### WHAT THE EXERCISE ASKS
Give back the full material, exactly as it reads.

### COLLECTED DATA
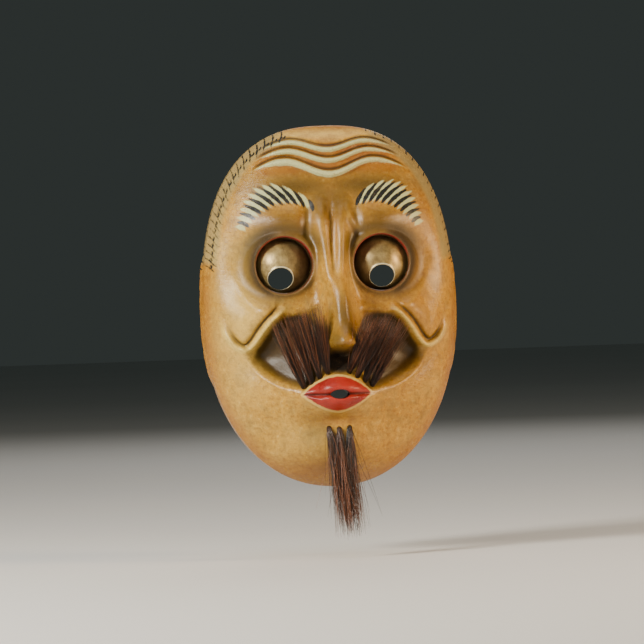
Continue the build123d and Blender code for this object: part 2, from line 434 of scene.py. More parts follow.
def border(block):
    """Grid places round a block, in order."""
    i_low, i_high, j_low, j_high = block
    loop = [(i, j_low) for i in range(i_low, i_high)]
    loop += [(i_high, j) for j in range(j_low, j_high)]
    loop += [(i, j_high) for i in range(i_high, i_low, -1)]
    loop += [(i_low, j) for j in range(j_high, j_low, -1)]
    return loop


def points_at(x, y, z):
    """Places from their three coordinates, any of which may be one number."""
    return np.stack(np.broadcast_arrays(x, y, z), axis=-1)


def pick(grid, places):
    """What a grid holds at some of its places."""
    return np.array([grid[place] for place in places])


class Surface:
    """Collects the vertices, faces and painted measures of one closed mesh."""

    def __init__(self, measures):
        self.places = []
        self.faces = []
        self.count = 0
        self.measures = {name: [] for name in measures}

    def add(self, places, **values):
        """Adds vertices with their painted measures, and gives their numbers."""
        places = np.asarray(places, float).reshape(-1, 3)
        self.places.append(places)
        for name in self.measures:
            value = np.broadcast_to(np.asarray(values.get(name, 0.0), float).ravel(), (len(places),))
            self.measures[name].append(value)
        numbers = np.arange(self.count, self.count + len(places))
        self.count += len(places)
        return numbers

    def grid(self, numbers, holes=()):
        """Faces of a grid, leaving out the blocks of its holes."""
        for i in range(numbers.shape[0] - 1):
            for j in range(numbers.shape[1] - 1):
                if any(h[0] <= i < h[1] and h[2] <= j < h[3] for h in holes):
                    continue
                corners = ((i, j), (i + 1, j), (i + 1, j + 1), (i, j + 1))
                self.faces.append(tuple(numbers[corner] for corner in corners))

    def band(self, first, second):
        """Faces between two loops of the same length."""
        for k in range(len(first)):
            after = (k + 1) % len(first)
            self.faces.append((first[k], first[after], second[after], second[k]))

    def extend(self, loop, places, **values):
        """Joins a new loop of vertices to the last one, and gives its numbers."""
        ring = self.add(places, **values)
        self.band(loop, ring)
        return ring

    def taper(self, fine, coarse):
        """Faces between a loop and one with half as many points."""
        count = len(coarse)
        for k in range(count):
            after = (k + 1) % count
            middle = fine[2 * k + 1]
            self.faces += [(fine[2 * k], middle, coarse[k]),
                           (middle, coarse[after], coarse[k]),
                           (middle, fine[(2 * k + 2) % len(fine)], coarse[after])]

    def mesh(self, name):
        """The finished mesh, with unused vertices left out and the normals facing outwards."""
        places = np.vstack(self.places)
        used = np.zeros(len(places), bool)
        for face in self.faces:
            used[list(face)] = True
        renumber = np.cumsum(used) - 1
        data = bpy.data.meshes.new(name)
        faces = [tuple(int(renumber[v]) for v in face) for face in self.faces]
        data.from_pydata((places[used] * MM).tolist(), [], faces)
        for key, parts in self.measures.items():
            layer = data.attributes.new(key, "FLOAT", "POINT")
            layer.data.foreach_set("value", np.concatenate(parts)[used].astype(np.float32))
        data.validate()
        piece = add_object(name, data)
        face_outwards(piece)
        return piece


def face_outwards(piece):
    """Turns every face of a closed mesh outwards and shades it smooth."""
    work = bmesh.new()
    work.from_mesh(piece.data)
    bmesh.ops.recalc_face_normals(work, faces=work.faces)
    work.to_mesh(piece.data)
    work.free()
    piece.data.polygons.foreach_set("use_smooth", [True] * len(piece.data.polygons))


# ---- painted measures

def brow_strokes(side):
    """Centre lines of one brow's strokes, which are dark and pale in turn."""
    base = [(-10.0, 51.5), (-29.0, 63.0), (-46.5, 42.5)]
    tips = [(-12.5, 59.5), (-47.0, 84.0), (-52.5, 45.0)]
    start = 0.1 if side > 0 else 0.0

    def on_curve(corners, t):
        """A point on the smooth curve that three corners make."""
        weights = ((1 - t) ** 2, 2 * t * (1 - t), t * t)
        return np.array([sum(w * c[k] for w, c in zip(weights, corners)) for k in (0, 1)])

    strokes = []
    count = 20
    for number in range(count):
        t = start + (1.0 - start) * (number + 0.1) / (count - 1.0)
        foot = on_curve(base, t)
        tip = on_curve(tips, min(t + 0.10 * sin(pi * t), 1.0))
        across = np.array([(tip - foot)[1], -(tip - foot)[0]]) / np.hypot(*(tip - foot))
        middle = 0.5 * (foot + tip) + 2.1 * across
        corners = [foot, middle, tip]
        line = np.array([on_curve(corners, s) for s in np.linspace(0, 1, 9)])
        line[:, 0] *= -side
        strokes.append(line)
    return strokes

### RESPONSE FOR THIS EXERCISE
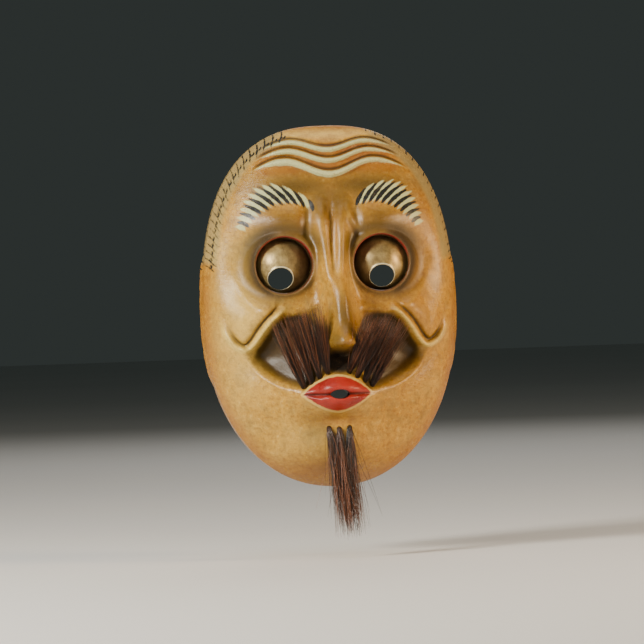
Continue the build123d and Blender code for this object: part 2, from line 434 of scene.py. More parts follow.
def border(block):
    """Grid places round a block, in order."""
    i_low, i_high, j_low, j_high = block
    loop = [(i, j_low) for i in range(i_low, i_high)]
    loop += [(i_high, j) for j in range(j_low, j_high)]
    loop += [(i, j_high) for i in range(i_high, i_low, -1)]
    loop += [(i_low, j) for j in range(j_high, j_low, -1)]
    return loop


def points_at(x, y, z):
    """Places from their three coordinates, any of which may be one number."""
    return np.stack(np.broadcast_arrays(x, y, z), axis=-1)


def pick(grid, places):
    """What a grid holds at some of its places."""
    return np.array([grid[place] for place in places])


class Surface:
    """Collects the vertices, faces and painted measures of one closed mesh."""

    def __init__(self, measures):
        self.places = []
        self.faces = []
        self.count = 0
        self.measures = {name: [] for name in measures}

    def add(self, places, **values):
        """Adds vertices with their painted measures, and gives their numbers."""
        places = np.asarray(places, float).reshape(-1, 3)
        self.places.append(places)
        for name in self.measures:
            value = np.broadcast_to(np.asarray(values.get(name, 0.0), float).ravel(), (len(places),))
            self.measures[name].append(value)
        numbers = np.arange(self.count, self.count + len(places))
        self.count += len(places)
        return numbers

    def grid(self, numbers, holes=()):
        """Faces of a grid, leaving out the blocks of its holes."""
        for i in range(numbers.shape[0] - 1):
            for j in range(numbers.shape[1] - 1):
                if any(h[0] <= i < h[1] and h[2] <= j < h[3] for h in holes):
                    continue
                corners = ((i, j), (i + 1, j), (i + 1, j + 1), (i, j + 1))
                self.faces.append(tuple(numbers[corner] for corner in corners))

    def band(self, first, second):
        """Faces between two loops of the same length."""
        for k in range(len(first)):
            after = (k + 1) % len(first)
            self.faces.append((first[k], first[after], second[after], second[k]))

    def extend(self, loop, places, **values):
        """Joins a new loop of vertices to the last one, and gives its numbers."""
        ring = self.add(places, **values)
        self.band(loop, ring)
        return ring

    def taper(self, fine, coarse):
        """Faces between a loop and one with half as many points."""
        count = len(coarse)
        for k in range(count):
            after = (k + 1) % count
            middle = fine[2 * k + 1]
            self.faces += [(fine[2 * k], middle, coarse[k]),
                           (middle, coarse[after], coarse[k]),
                           (middle, fine[(2 * k + 2) % len(fine)], coarse[after])]

    def mesh(self, name):
        """The finished mesh, with unused vertices left out and the normals facing outwards."""
        places = np.vstack(self.places)
        used = np.zeros(len(places), bool)
        for face in self.faces:
            used[list(face)] = True
        renumber = np.cumsum(used) - 1
        data = bpy.data.meshes.new(name)
        faces = [tuple(int(renumber[v]) for v in face) for face in self.faces]
        data.from_pydata((places[used] * MM).tolist(), [], faces)
        for key, parts in self.measures.items():
            layer = data.attributes.new(key, "FLOAT", "POINT")
            layer.data.foreach_set("value", np.concatenate(parts)[used].astype(np.float32))
        data.validate()
        piece = add_object(name, data)
        face_outwards(piece)
        return piece


def face_outwards(piece):
    """Turns every face of a closed mesh outwards and shades it smooth."""
    work = bmesh.new()
    work.from_mesh(piece.data)
    bmesh.ops.recalc_face_normals(work, faces=work.faces)
    work.to_mesh(piece.data)
    work.free()
    piece.data.polygons.foreach_set("use_smooth", [True] * len(piece.data.polygons))


# ---- painted measures

def brow_strokes(side):
    """Centre lines of one brow's strokes, which are dark and pale in turn."""
    base = [(-10.0, 51.5), (-29.0, 63.0), (-46.5, 42.5)]
    tips = [(-12.5, 59.5), (-47.0, 84.0), (-52.5, 45.0)]
    start = 0.1 if side > 0 else 0.0

    def on_curve(corners, t):
        """A point on the smooth curve that three corners make."""
        weights = ((1 - t) ** 2, 2 * t * (1 - t), t * t)
        return np.array([sum(w * c[k] for w, c in zip(weights, corners)) for k in (0, 1)])

    strokes = []
    count = 20
    for number in range(count):
        t = start + (1.0 - start) * (number + 0.1) / (count - 1.0)
        foot = on_curve(base, t)
        tip = on_curve(tips, min(t + 0.10 * sin(pi * t), 1.0))
        across = np.array([(tip - foot)[1], -(tip - foot)[0]]) / np.hypot(*(tip - foot))
        middle = 0.5 * (foot + tip) + 2.1 * across
        corners = [foot, middle, tip]
        line = np.array([on_curve(corners, s) for s in np.linspace(0, 1, 9)])
        line[:, 0] *= -side
        strokes.append(line)
    return strokes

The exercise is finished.